My father was a good man, a hardworking man, who worked in the mills in Woonsocket most of his life, and led a largely unremarkable life. But one of his loves was the Red Sox (even though he went to bed too early in ’75). And he taught me well, and like my love for reading and certain other traits, good and bad, that love of the Red Sox he bequeathed to me.

He was born in Rhode Island, in Woonsocket. But you know, I thought the other day, had he been born in New York, he probably would have been a Yankees fan. So I probably would be now, too. I would have been exulting the other night at yet another magnificent and exciting Yankees victory.

For the bottom line, of course, is that my dear mother is right: We shouldn’t hate anyone. For we could be them, had this strange concoction of fate and history which each of us is been shaken a little differently by that Great Bartender in the sky.

We could be them, and they could be us. And until we learn to share each other’s pain and rejoice in each other’s victory, there will be no hope for us or for our human race.

There is no “curse” on the Red Sox. There are good plays and bad ones; good decisions and bad decisions; and there is just luck, sometime good, sometimes bad.

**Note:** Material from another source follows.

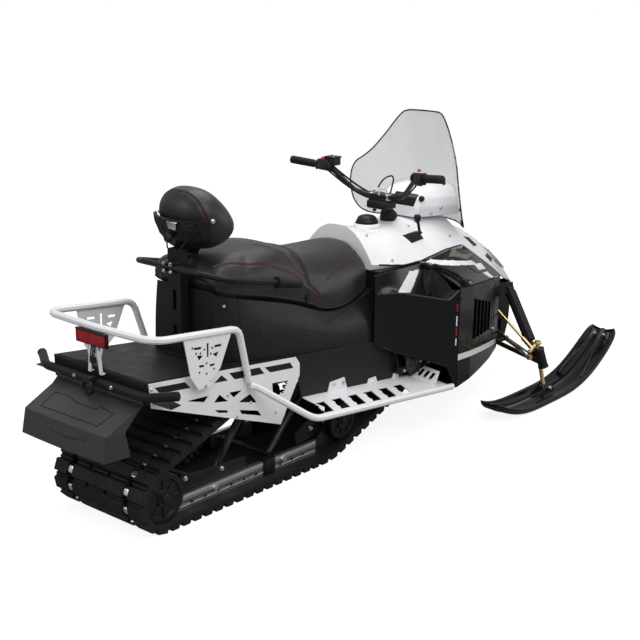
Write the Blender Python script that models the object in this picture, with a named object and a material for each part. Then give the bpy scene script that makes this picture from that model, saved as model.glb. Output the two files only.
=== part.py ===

There are just all those amazing stories of heroic exploits—and stupid decisions—and victories unimaginable—and defeats unbelievable. So another baseball season for the Sox fades into the realm of myth…

And there are these silly diversions—like baseball—which make us human—and keep us human, with all the glory and splendor, and heartache and absurdity which that sacred title implies.

May God grant us the wisdom, in our own lives, to tell a ball from a strike, and to remain true to our path, as we make our own way around the bases of our lives and back home again.